One of Milken’s goals for advancing the American dream is through education, and the Milken Family Foundation does that. According to their website, the foundation’s mission statement to “reform education initiatives” was founded under the belief that “young people are the nation’s greatest natural resource.” In order for our nation to grow, we need to be involved in educating and helping the younger generations as much as possible. The foundation offers 12 Milken Scholarships for high school students excelling in their classes to ensure their future education isn’t halted due to financial reasons. Teachers elect high school students that they believe excel in their school and deserve the Milken Scholarship Award.
“There are individuals that… have overcome so many challenges in life,” Milken said. “Many of them are first or second-generation Americans and many of them come from the lowest socio-economic groups. We are looking for people that have potential leadership qualities who could be role models for their community and empowering them… We’re now going to support them [for] the rest of their lives.”

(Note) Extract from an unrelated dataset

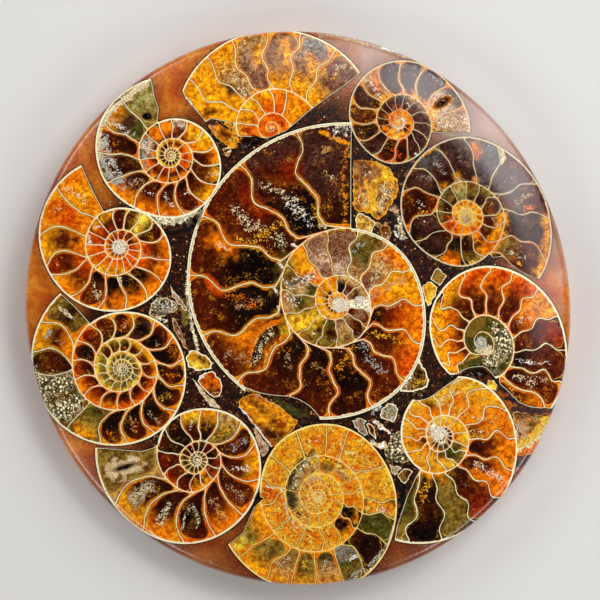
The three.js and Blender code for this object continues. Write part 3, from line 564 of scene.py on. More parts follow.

When students become Milken Scholars, they are now “part of a family” as Milken puts it. Not only will the scholars have people looking after them, but they will create a bond with one another. Many of these scholars are from different countries and have different ethnic backgrounds. One hundred twenty-four scholars were born outside the U.S. which goes to show that the scholarship is open to anyone; one just has to work hard. These scholars now have a support system in college, internships and jobs, and will have resources to learn about their majors or help find internships.

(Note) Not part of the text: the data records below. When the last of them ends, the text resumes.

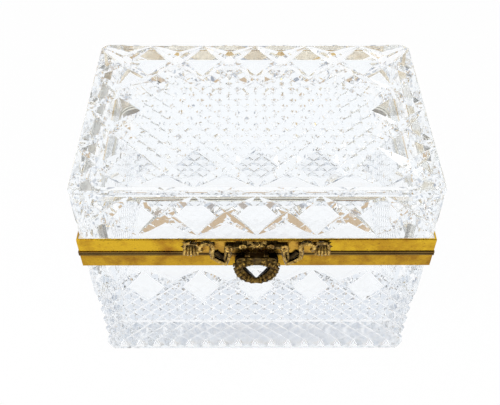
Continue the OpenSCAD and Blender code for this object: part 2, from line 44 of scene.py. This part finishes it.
class Maker:
    """Adds nodes to a tree and links them by name."""

    def __init__(self, tree):
        self.tree = tree

    def feed(self, socket, value):
        """Links a node's output to the socket, or sets a plain value or colour on it."""
        if hasattr(value, "is_output"):
            self.tree.links.new(value, socket)
        elif socket.type == "RGBA":
            socket.default_value = (*value, 1.0)
        else:
            socket.default_value = value

    def add(self, kind, inputs=None, **props):
        node = self.tree.nodes.new(kind)
        for key, value in props.items():
            setattr(node, key, value)
        for key, value in (inputs or {}).items():
            self.feed(node.inputs[key], value)
        return node

    def math(self, operation, a, b=0.0, clamp=False):
        return self.add("ShaderNodeMath", {0: a, 1: b}, operation=operation, use_clamp=clamp).outputs[0]

    def mix(self, factor, a, b):
        """Colour a where the factor is 0, and colour b where it is 1."""
        return self.add("ShaderNodeMix", {0: factor, 6: a, 7: b}, data_type="RGBA").outputs[2]

    def ramp(self, factor, stops):
        node = self.add("ShaderNodeValToRGB", {"Fac": factor})
        while len(node.color_ramp.elements) < len(stops):
            node.color_ramp.elements.new(0.5)
        for element, (place, level) in zip(node.color_ramp.elements, stops):
            element.position = place
            element.color = (level, level, level, 1.0)
        return node.outputs[0]

    def span(self, value, start, end):
        """0 at the start, 1 at the end."""
        return self.add("ShaderNodeMapRange", {"Value": value, "From Min": start, "From Max": end}).outputs[0]

    def noise(self, **inputs):
        return self.add("ShaderNodeTexNoise", inputs).outputs["Fac"]

    def coordinate(self, kind="Object"):
        return self.add("ShaderNodeTexCoord").outputs[kind]

    def split(self, vector):
        return self.add("ShaderNodeSeparateXYZ", {0: vector}).outputs

    def beyond(self, half_width, half_depth):
        """The place's parts, and how far it lies past the two half sizes."""
        place = self.split(self.coordinate())
        over_x = self.math("SUBTRACT", self.math("ABSOLUTE", place["X"]), half_width)
        over_y = self.math("SUBTRACT", self.math("ABSOLUTE", place["Y"]), half_depth)
        return place, over_x, over_y

    def group(self, tree, inputs):
        return self.add("ShaderNodeGroup", inputs, node_tree=tree).outputs


def new_material(name):
    material = bpy.data.materials.new(name)
    material.use_nodes = True
    material.node_tree.nodes.clear()
    return material, Maker(material.node_tree)


def new_group(name, inputs, outputs):
    """A node group of plain values: its tree, its maker and what comes in."""
    tree = bpy.data.node_groups.new(name, "ShaderNodeTree")
    for way, sockets in (("INPUT", inputs), ("OUTPUT", outputs)):
        for socket in sockets:
            tree.interface.new_socket(socket, in_out=way, socket_type="NodeSocketFloat")
    m = Maker(tree)
    return tree, m, m.add("NodeGroupInput").outputs


def assign(material, *names):
    for name in names:
        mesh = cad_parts[name].data
        mesh.materials.clear()
        mesh.materials.append(material)


# ---------- shared effects ----------

def patina_group():
    """Slow stains, fine streaks along the rolling direction and small pits, as three masks."""
    tree, m, inputs = new_group("Patina", ("Stain Size", "Streak Size"), ("Stain", "Streak", "Pits", "Height"))
    place = m.coordinate()
    stretched = m.add("ShaderNodeMapping", {"Vector": place, "Scale": (0.12, 0.12, 1.0)}).outputs[0]
    stain = m.noise(Vector=place, Scale=inputs["Stain Size"], Detail=5.0, Roughness=0.62)
    streak = m.noise(Vector=stretched, Scale=inputs["Streak Size"], Detail=4.0, Roughness=0.7)
    pits = m.noise(Vector=place, Scale=900.0, Detail=2.0)
    stain_mask = m.ramp(stain, [(0.44, 0.0), (0.66, 1.0)])
    streak_mask = m.ramp(streak, [(0.42, 0.0), (0.62, 1.0)])
    pit_mask = m.ramp(pits, [(0.62, 0.0), (0.75, 1.0)])
    height = m.math("SUBTRACT", m.math("MULTIPLY", streak_mask, 0.4), pit_mask)
    m.add("NodeGroupOutput", {"Stain": stain_mask, "Streak": streak_mask, "Pits": pit_mask, "Height": height})
    return tree


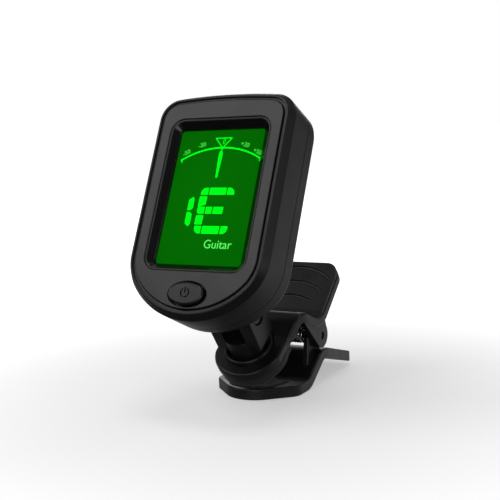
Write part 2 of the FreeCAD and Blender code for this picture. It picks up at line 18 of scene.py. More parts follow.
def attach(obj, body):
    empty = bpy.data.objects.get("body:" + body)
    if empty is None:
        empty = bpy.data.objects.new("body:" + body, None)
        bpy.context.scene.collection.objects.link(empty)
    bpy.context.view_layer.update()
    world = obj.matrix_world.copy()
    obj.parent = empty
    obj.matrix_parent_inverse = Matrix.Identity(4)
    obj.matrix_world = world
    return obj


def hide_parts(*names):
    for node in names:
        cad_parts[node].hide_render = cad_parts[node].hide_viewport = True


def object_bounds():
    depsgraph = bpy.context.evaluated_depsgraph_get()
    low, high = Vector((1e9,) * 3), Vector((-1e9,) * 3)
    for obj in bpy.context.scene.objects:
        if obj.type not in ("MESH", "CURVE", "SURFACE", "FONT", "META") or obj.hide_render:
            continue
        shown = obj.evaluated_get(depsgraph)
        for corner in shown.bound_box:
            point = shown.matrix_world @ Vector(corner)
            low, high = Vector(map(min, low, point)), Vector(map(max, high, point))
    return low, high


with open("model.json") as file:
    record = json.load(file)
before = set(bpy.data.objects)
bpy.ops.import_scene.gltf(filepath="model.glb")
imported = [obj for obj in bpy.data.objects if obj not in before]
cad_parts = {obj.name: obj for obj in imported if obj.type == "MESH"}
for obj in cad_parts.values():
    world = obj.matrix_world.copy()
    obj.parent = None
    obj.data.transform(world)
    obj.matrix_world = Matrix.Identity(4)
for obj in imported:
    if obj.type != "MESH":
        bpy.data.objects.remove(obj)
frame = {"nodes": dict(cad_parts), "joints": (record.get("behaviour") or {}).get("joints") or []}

cad_low, cad_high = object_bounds()
print("model box in mm", [round(v * 1000, 2) for v in cad_high - cad_low])

# %% [markdown]
# ## Where the head is
# The display head leans back, so its marks are easiest to draw in a frame of its own: x to the
# right, y up the face, z out of the face, with the origin in the middle of the face. The button
# is pressed straight into the face, so the direction of its travel gives the lean, and the tilt
# joint gives a point of the head that is known from the drawing of the casing.

# %% Frame of the head
MM = 0.001
TILT_PIN_IN_HEAD = (0.0, -16.5, -18.3)      # millimetres


def mm(*values):
    """Millimetres to a vector in metres."""
    return Vector(values) * MM


joints = {joint["name"]: joint for joint in frame["joints"]}
press = joints["button_press"]["axis"]
lean = math.atan2(press[1], -press[2])
tilt_pin = Vector(joints["head_tilt"]["pos_m"])
HEAD = Matrix.Translation(tilt_pin) @ Matrix.Rotation(lean, 4, "X")
HEAD = HEAD @ Matrix.Translation(-mm(*TILT_PIN_IN_HEAD))
print("the face leans", round(math.degrees(lean), 2), "degrees, middle at", HEAD.translation)

# %% [markdown]
# ## Camera
# Product pictures of small things are taken with a fairly long lens, so that the outline stays
# calm. The camera stands to the right of the front, level with the upper part of the head. It
# looks down by seven degrees and is rolled by two.

# %% Set the camera
LENS_MM = 69.26
scene = bpy.context.scene
camera_data = bpy.data.cameras.new("studio_camera")
camera_data.lens = LENS_MM
camera_data.sensor_width = 36.0
camera_data.clip_start = 0.01
camera = bpy.data.objects.new("studio_camera", camera_data)
camera.location = mm(95.05, -166.78, 54.07)
camera.rotation_euler = [math.radians(angle) for angle in (82.71, 2.21, 29.43)]
scene.collection.objects.link(camera)
scene.camera = camera
print("camera at", [round(v, 3) for v in camera.location], "m with a", LENS_MM, "mm lens")

# %% [markdown]
# ## Floor, light and surroundings
# Black plastic shows hardly any colour of its own. What makes it readable is what it mirrors,
# so everything round the object is chosen for its reflection.
#
# The floor does two things at once, which the Light Path node keeps apart. To the camera it is
# a pale sheet with a soft shadow, and it fades into the white background. To the object it is
# dark in front, so that it doesn't lighten the upper bezel and the sides of the casing, and it
# glows behind, which lights the right side of the casing, its chin and the edges of the jaws.

# %% Floor
FLOOR_RADIUS = 6.0
FLOOR_GAP = 0.00005      # the floor lies this far under the object, in metres
SEEN_FLOOR = 0.88        # the floor's grey to the camera
FELT_FLOOR = 0.10        # its grey to the object
BACK_GLOW = 0.36         # its glow to the object, from behind
BACK_START = 0.02        # the glow rises from this far in front of the middle to as far behind
FADE_FROM = 0.02         # metres from the middle at which the floor starts to turn white
FADE_TO = 0.16           # and where it is as white as the background
NEAR_GLOW = 0.42         # share of the background's white that the floor has close by


def lit_floor():
    """Pale floor that fades into the white background, and is dim where the object mirrors it."""
    material = bpy.data.materials.new("studio_floor")
    material.use_nodes = True
    nodes = material.node_tree.nodes
    links = material.node_tree.links
    shader = nodes["Principled BSDF"]
    shader.inputs["Roughness"].default_value = 0.9
    shader.inputs["Specular IOR Level"].default_value = 0.1
    shader.inputs["Emission Color"].default_value = (1, 1, 1, 1)
    path = nodes.new("ShaderNodeLightPath")
    grey = nodes.new("ShaderNodeMix")
    grey.data_type = "RGBA"
    grey.inputs["A"].default_value = (FELT_FLOOR, FELT_FLOOR, FELT_FLOOR, 1)
    grey.inputs["B"].default_value = (SEEN_FLOOR, SEEN_FLOOR, SEEN_FLOOR, 1)
    split = nodes.new("ShaderNodeSeparateXYZ")
    behind = nodes.new("ShaderNodeMapRange")
    behind.interpolation_type = "SMOOTHSTEP"
    behind.inputs["From Min"].default_value = -BACK_START
    behind.inputs["From Max"].default_value = BACK_START
    behind.inputs["To Max"].default_value = BACK_GLOW
    glow = nodes.new("ShaderNodeMix")
    links.new(path.outputs["Is Camera Ray"], grey.inputs["Factor"])
    links.new(grey.outputs["Result"], shader.inputs["Base Color"])
    place = nodes.new("ShaderNodeTexCoord")
    away = nodes.new("ShaderNodeVectorMath")
    away.operation = "LENGTH"
    fade = nodes.new("ShaderNodeMapRange")
    fade.interpolation_type = "SMOOTHSTEP"
    fade.inputs["From Min"].default_value = FADE_FROM
    fade.inputs["From Max"].default_value = FADE_TO
    fade.inputs["To Min"].default_value = NEAR_GLOW
    links.new(place.outputs["Object"], away.inputs[0])
    links.new(away.outputs["Value"], fade.inputs["Value"])
    links.new(place.outputs["Object"], split.inputs[0])
    links.new(split.outputs["Y"], behind.inputs["Value"])
    links.new(path.outputs["Is Camera Ray"], glow.inputs["Factor"])
    links.new(behind.outputs["Result"], glow.inputs["A"])
    links.new(fade.outputs["Result"], glow.inputs["B"])
    links.new(glow.outputs["Result"], shader.inputs["Emission Strength"])
    mottle = nodes.new("ShaderNodeTexNoise")
    mottle.inputs["Scale"].default_value = 40.0
    bump = nodes.new("ShaderNodeBump")
    bump.inputs["Strength"].default_value = 0.02
    links.new(mottle.outputs["Fac"], bump.inputs["Height"])
    links.new(bump.outputs["Normal"], shader.inputs["Normal"])
    return material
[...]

Along with student scholarships, another crucial key in creating a generation filled with educated and experienced students is teachers. But there is a decline in the teaching profession. According to the National Center for Education Statistics, 44 percent of public school teachers “will report teaching vacancies at the start of the [2022 school] year, with more than half due to resignations.” Milken is aware that teachers are critical for upcoming generations to change the world. Milken wants to honor the teachers’ hard work through the Milken Educator Award and hopes that they will inspire other potential teachers to guide their students.

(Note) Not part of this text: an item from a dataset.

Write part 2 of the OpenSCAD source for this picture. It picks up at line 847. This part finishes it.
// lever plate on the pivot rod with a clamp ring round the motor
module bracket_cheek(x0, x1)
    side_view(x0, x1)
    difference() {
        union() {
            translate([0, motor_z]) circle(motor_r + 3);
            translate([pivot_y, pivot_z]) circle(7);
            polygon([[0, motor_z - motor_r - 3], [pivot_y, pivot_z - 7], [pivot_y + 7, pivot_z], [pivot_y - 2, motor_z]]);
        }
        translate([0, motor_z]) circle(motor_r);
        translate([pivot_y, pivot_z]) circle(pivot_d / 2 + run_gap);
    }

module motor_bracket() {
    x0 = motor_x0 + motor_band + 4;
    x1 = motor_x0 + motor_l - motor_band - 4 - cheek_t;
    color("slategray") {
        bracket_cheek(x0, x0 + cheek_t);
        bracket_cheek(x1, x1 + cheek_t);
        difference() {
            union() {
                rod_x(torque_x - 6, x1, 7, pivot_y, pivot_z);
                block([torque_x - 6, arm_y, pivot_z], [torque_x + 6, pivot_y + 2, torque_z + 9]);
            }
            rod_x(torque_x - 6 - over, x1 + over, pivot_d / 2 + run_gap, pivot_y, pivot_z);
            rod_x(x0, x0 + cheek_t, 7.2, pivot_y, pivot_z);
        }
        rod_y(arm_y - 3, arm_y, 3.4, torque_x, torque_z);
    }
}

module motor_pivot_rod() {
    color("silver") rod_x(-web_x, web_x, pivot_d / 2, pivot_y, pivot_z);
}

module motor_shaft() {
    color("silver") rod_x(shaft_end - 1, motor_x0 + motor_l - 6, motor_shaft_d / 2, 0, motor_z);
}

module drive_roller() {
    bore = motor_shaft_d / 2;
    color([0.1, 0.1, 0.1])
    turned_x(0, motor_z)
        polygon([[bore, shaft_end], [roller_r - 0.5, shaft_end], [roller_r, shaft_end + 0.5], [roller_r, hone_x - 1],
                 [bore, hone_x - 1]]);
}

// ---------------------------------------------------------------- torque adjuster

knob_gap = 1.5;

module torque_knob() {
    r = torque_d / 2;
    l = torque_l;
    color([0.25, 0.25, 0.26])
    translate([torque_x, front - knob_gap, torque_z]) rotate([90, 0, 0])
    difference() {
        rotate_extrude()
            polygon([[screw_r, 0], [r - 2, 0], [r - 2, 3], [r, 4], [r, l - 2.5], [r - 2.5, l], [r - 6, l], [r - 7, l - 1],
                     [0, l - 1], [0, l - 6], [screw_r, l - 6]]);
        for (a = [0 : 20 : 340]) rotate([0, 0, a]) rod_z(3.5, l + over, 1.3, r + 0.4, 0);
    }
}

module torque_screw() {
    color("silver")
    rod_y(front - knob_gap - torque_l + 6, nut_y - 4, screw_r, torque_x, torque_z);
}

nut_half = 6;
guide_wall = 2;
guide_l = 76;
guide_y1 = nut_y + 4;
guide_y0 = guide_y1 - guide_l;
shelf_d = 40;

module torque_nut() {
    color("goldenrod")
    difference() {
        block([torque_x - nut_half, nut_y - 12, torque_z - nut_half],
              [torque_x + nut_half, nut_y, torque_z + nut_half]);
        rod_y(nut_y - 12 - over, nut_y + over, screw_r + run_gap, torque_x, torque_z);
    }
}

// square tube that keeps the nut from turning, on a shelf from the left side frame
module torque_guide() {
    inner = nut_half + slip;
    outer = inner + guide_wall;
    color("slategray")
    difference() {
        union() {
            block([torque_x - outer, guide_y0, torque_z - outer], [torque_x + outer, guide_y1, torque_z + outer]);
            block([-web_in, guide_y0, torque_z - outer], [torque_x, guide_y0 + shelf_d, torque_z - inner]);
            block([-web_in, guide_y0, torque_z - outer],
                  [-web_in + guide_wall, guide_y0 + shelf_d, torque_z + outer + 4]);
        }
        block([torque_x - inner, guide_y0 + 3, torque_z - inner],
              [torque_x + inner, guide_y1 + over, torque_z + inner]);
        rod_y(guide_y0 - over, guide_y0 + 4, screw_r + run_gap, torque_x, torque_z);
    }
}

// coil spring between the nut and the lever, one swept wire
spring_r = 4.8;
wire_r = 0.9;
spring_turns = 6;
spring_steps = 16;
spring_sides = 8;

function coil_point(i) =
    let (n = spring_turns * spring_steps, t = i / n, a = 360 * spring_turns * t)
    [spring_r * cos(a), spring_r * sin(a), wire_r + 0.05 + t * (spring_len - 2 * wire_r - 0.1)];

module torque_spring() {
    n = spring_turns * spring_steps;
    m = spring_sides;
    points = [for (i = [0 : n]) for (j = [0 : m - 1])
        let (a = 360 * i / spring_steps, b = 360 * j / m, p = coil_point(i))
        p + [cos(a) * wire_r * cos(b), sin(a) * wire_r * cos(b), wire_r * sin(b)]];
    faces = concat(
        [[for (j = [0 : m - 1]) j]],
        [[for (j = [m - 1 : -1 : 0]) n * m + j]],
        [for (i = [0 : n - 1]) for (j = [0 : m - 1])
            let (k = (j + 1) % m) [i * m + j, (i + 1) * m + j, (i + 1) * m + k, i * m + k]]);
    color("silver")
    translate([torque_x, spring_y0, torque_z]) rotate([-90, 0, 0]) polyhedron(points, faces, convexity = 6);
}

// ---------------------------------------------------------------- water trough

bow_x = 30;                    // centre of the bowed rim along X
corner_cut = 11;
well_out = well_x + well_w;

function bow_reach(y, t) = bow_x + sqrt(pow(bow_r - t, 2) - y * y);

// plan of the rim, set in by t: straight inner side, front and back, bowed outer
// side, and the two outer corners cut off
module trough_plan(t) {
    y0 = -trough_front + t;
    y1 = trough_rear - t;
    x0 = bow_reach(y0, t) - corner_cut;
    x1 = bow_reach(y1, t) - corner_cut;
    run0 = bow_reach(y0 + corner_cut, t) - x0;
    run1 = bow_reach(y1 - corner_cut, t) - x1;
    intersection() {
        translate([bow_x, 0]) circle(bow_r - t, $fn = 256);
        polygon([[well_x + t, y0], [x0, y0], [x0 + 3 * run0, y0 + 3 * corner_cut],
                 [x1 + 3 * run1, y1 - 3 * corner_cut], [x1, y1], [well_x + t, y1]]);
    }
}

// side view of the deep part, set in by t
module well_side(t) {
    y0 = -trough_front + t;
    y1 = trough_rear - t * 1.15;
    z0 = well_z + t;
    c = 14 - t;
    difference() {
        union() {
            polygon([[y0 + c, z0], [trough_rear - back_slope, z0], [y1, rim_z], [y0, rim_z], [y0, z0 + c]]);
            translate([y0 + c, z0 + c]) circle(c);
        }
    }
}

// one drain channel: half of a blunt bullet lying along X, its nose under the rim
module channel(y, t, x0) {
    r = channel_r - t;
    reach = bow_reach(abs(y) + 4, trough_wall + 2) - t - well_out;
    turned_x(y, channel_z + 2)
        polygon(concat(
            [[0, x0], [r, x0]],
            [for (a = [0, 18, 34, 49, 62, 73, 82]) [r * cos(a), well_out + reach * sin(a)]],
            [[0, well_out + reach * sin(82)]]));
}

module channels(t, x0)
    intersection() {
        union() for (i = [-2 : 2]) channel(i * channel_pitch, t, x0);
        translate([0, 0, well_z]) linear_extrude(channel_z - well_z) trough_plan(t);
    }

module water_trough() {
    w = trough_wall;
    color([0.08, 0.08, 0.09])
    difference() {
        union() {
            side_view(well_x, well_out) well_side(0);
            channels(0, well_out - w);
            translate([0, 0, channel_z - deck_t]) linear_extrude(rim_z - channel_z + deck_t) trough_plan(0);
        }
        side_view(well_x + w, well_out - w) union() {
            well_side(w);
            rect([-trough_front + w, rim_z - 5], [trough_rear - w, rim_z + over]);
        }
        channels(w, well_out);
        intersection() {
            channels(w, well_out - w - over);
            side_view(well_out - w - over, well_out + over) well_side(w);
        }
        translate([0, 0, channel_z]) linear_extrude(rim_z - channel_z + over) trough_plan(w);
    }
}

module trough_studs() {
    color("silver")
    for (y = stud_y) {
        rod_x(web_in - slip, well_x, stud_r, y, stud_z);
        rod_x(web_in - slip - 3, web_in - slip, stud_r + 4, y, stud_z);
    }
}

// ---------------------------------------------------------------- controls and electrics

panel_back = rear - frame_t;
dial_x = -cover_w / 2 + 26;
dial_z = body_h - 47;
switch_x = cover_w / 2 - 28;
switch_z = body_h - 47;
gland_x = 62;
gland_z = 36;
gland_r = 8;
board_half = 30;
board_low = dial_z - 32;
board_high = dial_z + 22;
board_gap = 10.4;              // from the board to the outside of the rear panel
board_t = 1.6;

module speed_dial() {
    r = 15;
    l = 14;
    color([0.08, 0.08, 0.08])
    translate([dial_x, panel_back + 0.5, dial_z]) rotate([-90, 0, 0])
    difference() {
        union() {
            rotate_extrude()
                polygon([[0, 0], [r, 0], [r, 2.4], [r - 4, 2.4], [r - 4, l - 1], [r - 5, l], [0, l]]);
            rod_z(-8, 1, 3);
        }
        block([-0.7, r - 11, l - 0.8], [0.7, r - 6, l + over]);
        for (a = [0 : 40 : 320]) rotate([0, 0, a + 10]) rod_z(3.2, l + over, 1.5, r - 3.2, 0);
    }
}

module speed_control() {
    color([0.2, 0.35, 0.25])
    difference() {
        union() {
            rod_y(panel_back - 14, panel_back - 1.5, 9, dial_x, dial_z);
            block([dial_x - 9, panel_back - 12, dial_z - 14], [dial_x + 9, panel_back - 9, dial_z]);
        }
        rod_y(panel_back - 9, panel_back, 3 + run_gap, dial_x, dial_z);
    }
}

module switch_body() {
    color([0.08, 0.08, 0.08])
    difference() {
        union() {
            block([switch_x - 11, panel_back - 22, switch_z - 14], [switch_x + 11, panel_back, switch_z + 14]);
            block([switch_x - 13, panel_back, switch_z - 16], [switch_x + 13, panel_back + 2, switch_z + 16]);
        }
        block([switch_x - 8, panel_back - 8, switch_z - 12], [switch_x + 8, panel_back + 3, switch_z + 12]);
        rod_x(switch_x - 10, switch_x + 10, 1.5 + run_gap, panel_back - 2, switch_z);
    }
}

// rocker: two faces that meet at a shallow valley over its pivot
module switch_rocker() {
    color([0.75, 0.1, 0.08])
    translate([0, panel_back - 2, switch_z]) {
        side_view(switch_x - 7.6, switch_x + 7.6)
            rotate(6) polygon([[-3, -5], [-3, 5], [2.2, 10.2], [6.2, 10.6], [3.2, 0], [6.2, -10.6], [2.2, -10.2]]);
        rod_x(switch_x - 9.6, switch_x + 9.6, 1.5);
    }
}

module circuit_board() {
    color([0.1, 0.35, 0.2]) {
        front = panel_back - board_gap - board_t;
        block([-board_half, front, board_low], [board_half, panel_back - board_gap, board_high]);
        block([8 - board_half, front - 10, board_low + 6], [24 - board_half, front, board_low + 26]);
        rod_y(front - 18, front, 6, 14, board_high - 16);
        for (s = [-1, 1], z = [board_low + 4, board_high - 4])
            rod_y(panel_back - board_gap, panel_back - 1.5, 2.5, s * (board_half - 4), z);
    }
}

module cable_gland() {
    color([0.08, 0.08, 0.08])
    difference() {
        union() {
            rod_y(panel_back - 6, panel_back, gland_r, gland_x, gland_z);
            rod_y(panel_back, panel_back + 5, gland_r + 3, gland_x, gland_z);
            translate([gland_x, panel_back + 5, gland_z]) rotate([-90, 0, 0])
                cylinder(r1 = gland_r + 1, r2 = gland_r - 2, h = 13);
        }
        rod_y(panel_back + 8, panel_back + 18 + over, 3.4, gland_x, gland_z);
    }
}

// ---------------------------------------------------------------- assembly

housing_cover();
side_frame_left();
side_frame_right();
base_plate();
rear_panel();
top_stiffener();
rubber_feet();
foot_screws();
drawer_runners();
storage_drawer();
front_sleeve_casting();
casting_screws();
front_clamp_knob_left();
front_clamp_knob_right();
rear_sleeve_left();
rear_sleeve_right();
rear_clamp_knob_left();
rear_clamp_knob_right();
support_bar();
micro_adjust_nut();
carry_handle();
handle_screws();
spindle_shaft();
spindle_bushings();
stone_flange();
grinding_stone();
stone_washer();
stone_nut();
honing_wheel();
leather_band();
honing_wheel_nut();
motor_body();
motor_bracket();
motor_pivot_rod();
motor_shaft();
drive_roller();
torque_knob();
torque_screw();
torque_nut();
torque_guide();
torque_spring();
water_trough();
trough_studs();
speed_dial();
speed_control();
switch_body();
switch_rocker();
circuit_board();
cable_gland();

At the luncheon I attended, I was able to meet one of the educators who received the award in 2010, Rogelio Garcia. He understands that for low performing schools, some students come from complicated backgrounds and make it to the top, but the “bottom and mid-tier children’’ are the ones that need more help and courage because they are not confident in their abilities or feel as if they have the odds stacked against them. According to Milken, 26 percent of children believe that they will have a better life than their parents. And so, how can one change their minds to want to learn and want to achieve? Garcia has a response.
“[Not only] do I tell the kids they can do it, [but I] take them by the hand and actually sit down with them and fill out an application, write those letters of recommendation and have them write a self profile sheet,” Garcia said.
Garcia believes that in order for students to believe in themselves, the teachers need to believe in them. We should be creating incentives for students to work hard for their success whether through programs like the Milken Family Foundation or providing mentorship classes for teachers to support their students. Instead of creating government led programs where people are living off of government paychecks, we should be teaching students to want to learn and to have the confidence to want to build a better life for themselves. I know this is easier said than done, but Milken’s Foundation has already changed lives with 502 scholars since 1989 and that is a start.
Currently, the Milken’s Scholars can be selected from high schools in Los Angeles, D.C., and New York City, but Milken wants to expand the scholarship opportunities to other cities like Dallas. Imagine if we could get thousands of others to support or create programs like his.
Foundations like the Milken Family Foundation create students who will excel in college with the potential to change the world. I believe that Milken is showing an example that working hard will pay off in the end.